I had drove the Corsair (which is pictured above. Mine was the same colour, except that it had — a rather naff — black vinyl roof) for about 18 months before I got rid of it. By then it was getting rather ratty. The brakes were completely shot and so was the steering. I sold it for £80 to some guy up the road and felt guilty about that because it really was a death trap. My next car was another step up, an Austin 1300, more of which another time.

Saturday 24 October 2009

Don't count your chickens - you never know, one might get away

Well, it all went well for a day, then this morning, while adding 'labels' to my previous entry on how my laptop is behaving again and underling the imperative of smug gits such as myself thanking God for his small mercies, it bloody happened again. Sod's Law — freezing bloody cursor. This really is irritating because my plan was to sell it while the going was good, but — all pretensions to being a complete unethical cunt notwithstanding — I wasn't going to do so until a week or so had passed without the cursor freezing. Oh, bloody well. See how this thing pans out. Onto other matters: dawn broke, and I kept a sharp eye on the clock. Seven o'clock followed six o'clock after exactly 60 minutes, so all is otherwise still well in the world. Further clues that today is shaping up not to include any more unpleasant shocks: the fridge is still quite cold, I turned on the cold water tap at the bathoom sink and water came out, and Justin Webb on Radio 4's Today still sounds like a rather smug git (so that would be two of us).

Friday 23 October 2009

In praise of life's small mercies.

It is quite odd how small, insignificant details can please us. A day or two ago, I wrote about my growing collection of laptops and why I bought the third: the first was slowly misbehaving and I decided I would try to sell it before the malfunction, whatever it was, set in properly. Unfortunately, that seemed to happen far faster than I had anticipated, so that for the past few days, the cursor on this laptop — I am writing on it now — would freeze and the only way I could get to use the laptop again was to reboot it. Things looked even bleaker when I rang an Apple dealer in Kensington who told me that the fault probably related to the logic board, that I would most probably need a new logic board, that I was looking at spending around £200 and that as far as he was concerned it wasn't worth it.

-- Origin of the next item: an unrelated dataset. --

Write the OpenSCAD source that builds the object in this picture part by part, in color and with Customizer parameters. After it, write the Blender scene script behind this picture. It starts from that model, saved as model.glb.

He did, however add — and this will put his downbeat analysis rather in perspective — that the dealer he worked for would give me £100 of the price of a new Macbook is I part-exchanged the iBook. What made it all the more galling was yesterday the laptop even stopped recognising that it had a built-in airport card, one which was supposedly brand-new when it was fitted just over a month ago.
Then, researching (a posh word for 'looking up') possible remedies on the internet, I came across a process called 'repairing permissions'. This is quite easy to do, and I did it. And it seems to have cured whatever is was amiss. Such little things can cheer you up.